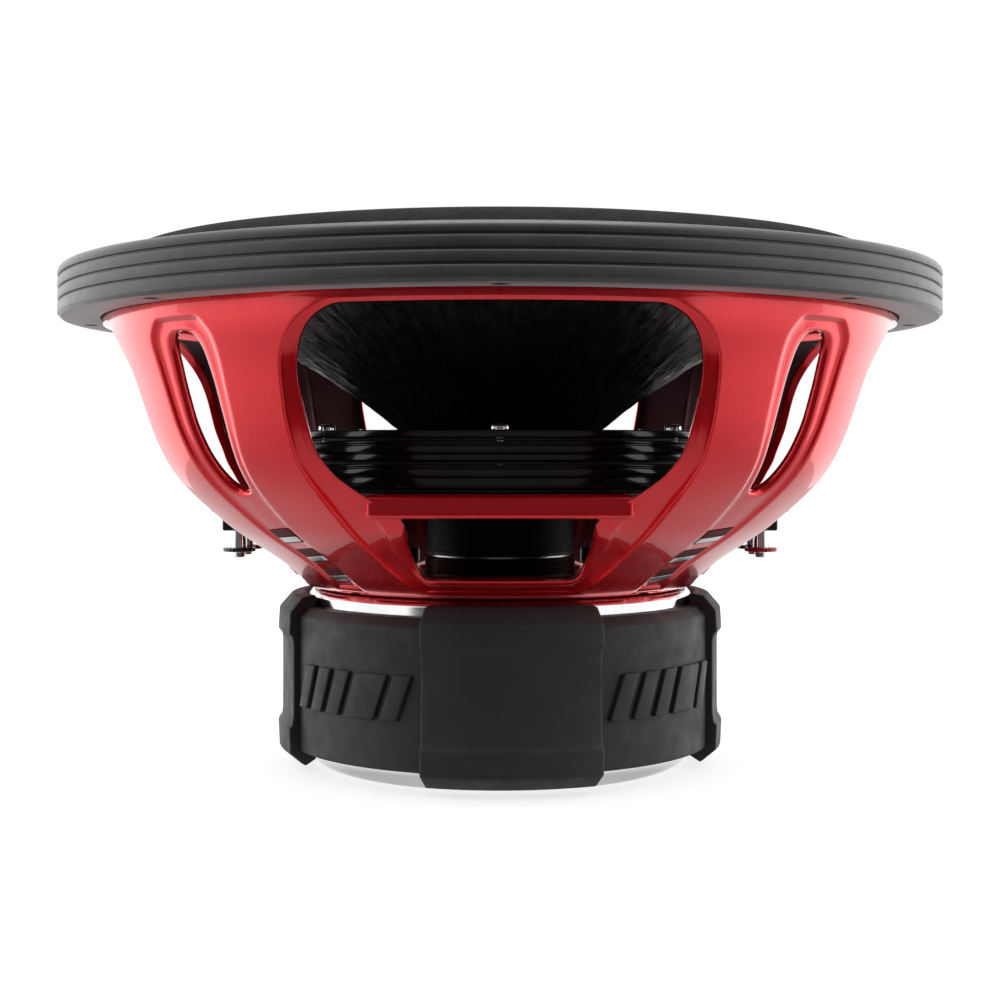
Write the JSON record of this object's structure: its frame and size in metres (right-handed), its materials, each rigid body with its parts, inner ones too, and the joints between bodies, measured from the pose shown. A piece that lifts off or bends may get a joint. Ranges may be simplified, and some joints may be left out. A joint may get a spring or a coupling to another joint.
{
  "type": "car subwoofer speaker",
  "caption": "Car subwoofer driver: cast basket with four windows, rubber-booted double magnet motor, spider stack, paper cone, half-roll surround and push terminals.",
  "frame": {"origin": "on the speaker's axis, at the outer face of the back plate", "axes": "+Z along the axis towards the cone and surround; one basket window faces -Y; the terminals are on the +X and -X sides"},
  "size_m": [0.392, 0.392, 0.2282],
  "materials": {
    "red_paint": "candy red metallic gloss",
    "moulded_rubber": "moulded satin rubber",
    "surround_foam": "fine-grained foam",
    "cone_paper": "coarse non-pressed black paper",
    "gloss_black_plastic": "glossy black",
    "spider_cloth": "resin-treated black cloth",
    "chrome_plate": "bright plating",
    "black_steel": "black oxide",
    "spring_steel": "drawn wire",
    "ferrite": "sintered ferrite",
    "aluminium": "satin",
    "copper_wire": "lacquered winding",
    "black_collar": "resin-soaked wrap",
    "red_plastic": "glossy red"
  },
  "bodies": {
    "basket_and_motor": {"basket": "red_paint", "rim_gasket": "moulded_rubber", "surround": "surround_foam", "spider_lower": "spider_cloth", "spider_middle": "spider_cloth", "spider_upper": "spider_cloth", "spider_spacer_lower": "gloss_black_plastic", "spider_spacer_upper": "gloss_black_plastic", "spider_clamp_ring": "gloss_black_plastic", "spacer_screw_1": "chrome_plate", "spacer_screw_2": "chrome_plate", "spacer_screw_3": "chrome_plate", "spacer_screw_4": "chrome_plate", "spacer_screw_5": "chrome_plate", "spacer_screw_6": "chrome_plate", "spacer_screw_7": "chrome_plate", "spacer_screw_8": "chrome_plate", "basket_screw_1": "black_steel", "basket_screw_2": "black_steel", "basket_screw_3": "black_steel", "basket_screw_4": "black_steel", "top_plate": "chrome_plate", "magnet_upper": "ferrite", "magnet_lower": "ferrite", "shorting_ring": "aluminium", "yoke": "chrome_plate", "magnet_boot": "moulded_rubber", "terminal_block_right": "gloss_black_plastic", "terminal_block_left": "gloss_black_plastic", "terminal_barrel_1": "chrome_plate", "terminal_collar_1": "red_plastic", "terminal_spring_1": "spring_steel", "tinsel_lead_1": "copper_wire", "terminal_barrel_2": "chrome_plate", "terminal_collar_2": "gloss_black_plastic", "terminal_spring_2": "spring_steel", "tinsel_lead_2": "copper_wire", "terminal_barrel_3": "chrome_plate", "terminal_collar_3": "red_plastic", "terminal_spring_3": "spring_steel", "tinsel_lead_3": "copper_wire", "terminal_barrel_4": "chrome_plate", "terminal_collar_4": "gloss_black_plastic", "terminal_spring_4": "spring_steel", "tinsel_lead_4": "copper_wire"},
    "cone_assembly": {"cone": "cone_paper", "dust_cap": "cone_paper", "voice_coil_former": "aluminium", "voice_coil_winding": "copper_wire", "former_collar": "black_collar"},
    "push_cap_1": {"terminal_cap_1": "chrome_plate"},
    "push_cap_2": {"terminal_cap_2": "chrome_plate"},
    "push_cap_3": {"terminal_cap_3": "chrome_plate"},
    "push_cap_4": {"terminal_cap_4": "chrome_plate"}
  },
  "joints": [
    {"name": "cone_travel", "type": "slide", "parent": "basket_and_motor", "child": "cone_assembly", "axis": [0, 0, 1], "range_m": [-0.018, 0.018], "stiffness_N_per_m": 9000, "deforming": ["surround", "spider_lower", "spider_middle", "spider_upper", "tinsel_lead_1", "tinsel_lead_2", "tinsel_lead_3", "tinsel_lead_4"]},
    {"name": "push_cap_1_press", "type": "slide", "parent": "basket_and_motor", "child": "push_cap_1", "axis": [0, 0, 1], "range_m": [0, 0.0025], "stiffness_N_per_m": 1500, "deforming": ["terminal_spring_1"]},
    {"name": "push_cap_2_press", "type": "slide", "parent": "basket_and_motor", "child": "push_cap_2", "axis": [0, 0, 1], "range_m": [0, 0.0025], "stiffness_N_per_m": 1500, "deforming": ["terminal_spring_2"]},
    {"name": "push_cap_3_press", "type": "slide", "parent": "basket_and_motor", "child": "push_cap_3", "axis": [0, 0, 1], "range_m": [0, 0.0025], "stiffness_N_per_m": 1500, "deforming": ["terminal_spring_3"]},
    {"name": "push_cap_4_press", "type": "slide", "parent": "basket_and_motor", "child": "push_cap_4", "axis": [0, 0, 1], "range_m": [0, 0.0025], "stiffness_N_per_m": 1500, "deforming": ["terminal_spring_4"]}
  ]
}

════════

Write down every line of the data exactly as it appears above.

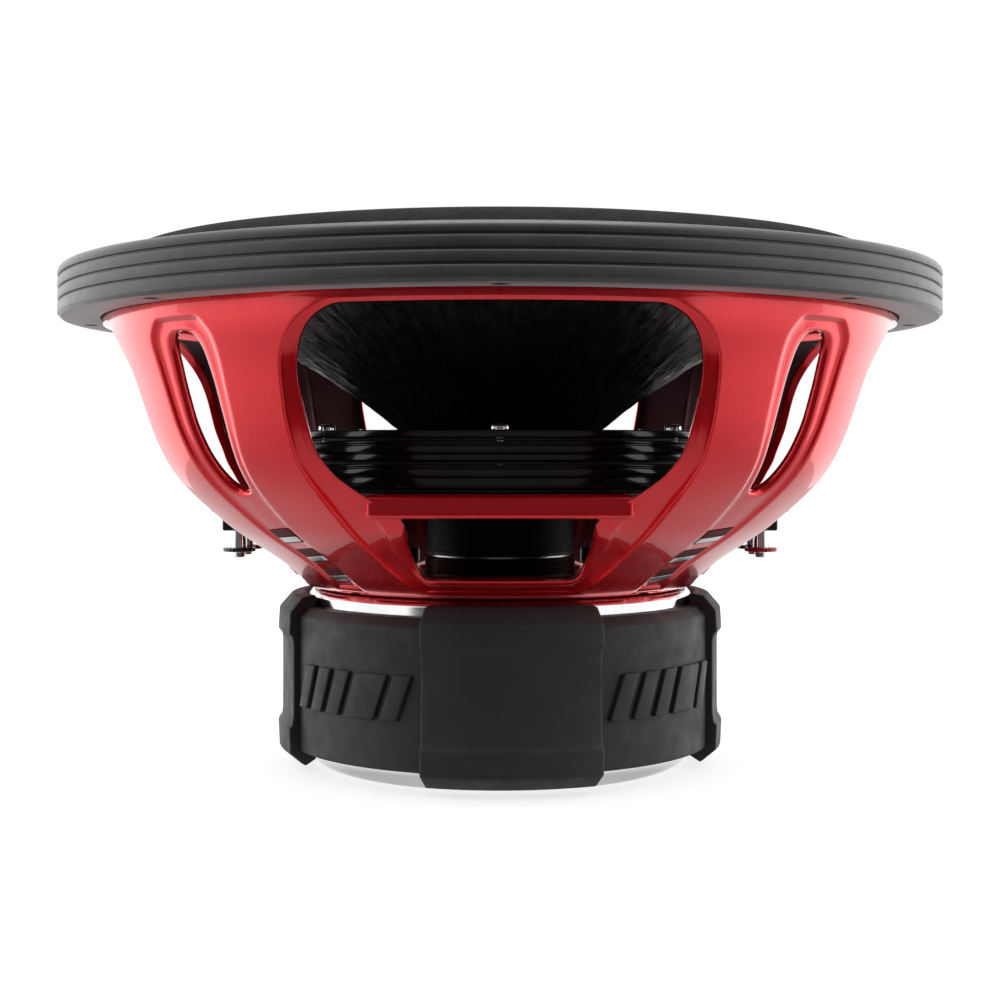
Write the JSON record of this object's structure: its frame and size in metres (right-handed), its materials, each rigid body with its parts, inner ones too, and the joints between bodies, measured from the pose shown. A piece that lifts off or bends may get a joint. Ranges may be simplified, and some joints may be left out. A joint may get a spring or a coupling to another joint.
{
  "type": "car subwoofer speaker",
  "caption": "Car subwoofer driver: cast basket with four windows, rubber-booted double magnet motor, spider stack, paper cone, half-roll surround and push terminals.",
  "frame": {"origin": "on the speaker's axis, at the outer face of the back plate", "axes": "+Z along the axis towards the cone and surround; one basket window faces -Y; the terminals are on the +X and -X sides"},
  "size_m": [0.392, 0.392, 0.2282],
  "materials": {
    "red_paint": "candy red metallic gloss",
    "moulded_rubber": "moulded satin rubber",
    "surround_foam": "fine-grained foam",
    "cone_paper": "coarse non-pressed black paper",
    "gloss_black_plastic": "glossy black",
    "spider_cloth": "resin-treated black cloth",
    "chrome_plate": "bright plating",
    "black_steel": "black oxide",
    "spring_steel": "drawn wire",
    "ferrite": "sintered ferrite",
    "aluminium": "satin",
    "copper_wire": "lacquered winding",
    "black_collar": "resin-soaked wrap",
    "red_plastic": "glossy red"
  },
  "bodies": {
    "basket_and_motor": {"basket": "red_paint", "rim_gasket": "moulded_rubber", "surround": "surround_foam", "spider_lower": "spider_cloth", "spider_middle": "spider_cloth", "spider_upper": "spider_cloth", "spider_spacer_lower": "gloss_black_plastic", "spider_spacer_upper": "gloss_black_plastic", "spider_clamp_ring": "gloss_black_plastic", "spacer_screw_1": "chrome_plate", "spacer_screw_2": "chrome_plate", "spacer_screw_3": "chrome_plate", "spacer_screw_4": "chrome_plate", "spacer_screw_5": "chrome_plate", "spacer_screw_6": "chrome_plate", "spacer_screw_7": "chrome_plate", "spacer_screw_8": "chrome_plate", "basket_screw_1": "black_steel", "basket_screw_2": "black_steel", "basket_screw_3": "black_steel", "basket_screw_4": "black_steel", "top_plate": "chrome_plate", "magnet_upper": "ferrite", "magnet_lower": "ferrite", "shorting_ring": "aluminium", "yoke": "chrome_plate", "magnet_boot": "moulded_rubber", "terminal_block_right": "gloss_black_plastic", "terminal_block_left": "gloss_black_plastic", "terminal_barrel_1": "chrome_plate", "terminal_collar_1": "red_plastic", "terminal_spring_1": "spring_steel", "tinsel_lead_1": "copper_wire", "terminal_barrel_2": "chrome_plate", "terminal_collar_2": "gloss_black_plastic", "terminal_spring_2": "spring_steel", "tinsel_lead_2": "copper_wire", "terminal_barrel_3": "chrome_plate", "terminal_collar_3": "red_plastic", "terminal_spring_3": "spring_steel", "tinsel_lead_3": "copper_wire", "terminal_barrel_4": "chrome_plate", "terminal_collar_4": "gloss_black_plastic", "terminal_spring_4": "spring_steel", "tinsel_lead_4": "copper_wire"},
    "cone_assembly": {"cone": "cone_paper", "dust_cap": "cone_paper", "voice_coil_former": "aluminium", "voice_coil_winding": "copper_wire", "former_collar": "black_collar"},
    "push_cap_1": {"terminal_cap_1": "chrome_plate"},
    "push_cap_2": {"terminal_cap_2": "chrome_plate"},
    "push_cap_3": {"terminal_cap_3": "chrome_plate"},
    "push_cap_4": {"terminal_cap_4": "chrome_plate"}
  },
  "joints": [
    {"name": "cone_travel", "type": "slide", "parent": "basket_and_motor", "child": "cone_assembly", "axis": [0, 0, 1], "range_m": [-0.018, 0.018], "stiffness_N_per_m": 9000, "deforming": ["surround", "spider_lower", "spider_middle", "spider_upper", "tinsel_lead_1", "tinsel_lead_2", "tinsel_lead_3", "tinsel_lead_4"]},
    {"name": "push_cap_1_press", "type": "slide", "parent": "basket_and_motor", "child": "push_cap_1", "axis": [0, 0, 1], "range_m": [0, 0.0025], "stiffness_N_per_m": 1500, "deforming": ["terminal_spring_1"]},
    {"name": "push_cap_2_press", "type": "slide", "parent": "basket_and_motor", "child": "push_cap_2", "axis": [0, 0, 1], "range_m": [0, 0.0025], "stiffness_N_per_m": 1500, "deforming": ["terminal_spring_2"]},
    {"name": "push_cap_3_press", "type": "slide", "parent": "basket_and_motor", "child": "push_cap_3", "axis": [0, 0, 1], "range_m": [0, 0.0025], "stiffness_N_per_m": 1500, "deforming": ["terminal_spring_3"]},
    {"name": "push_cap_4_press", "type": "slide", "parent": "basket_and_motor", "child": "push_cap_4", "axis": [0, 0, 1], "range_m": [0, 0.0025], "stiffness_N_per_m": 1500, "deforming": ["terminal_spring_4"]}
  ]
}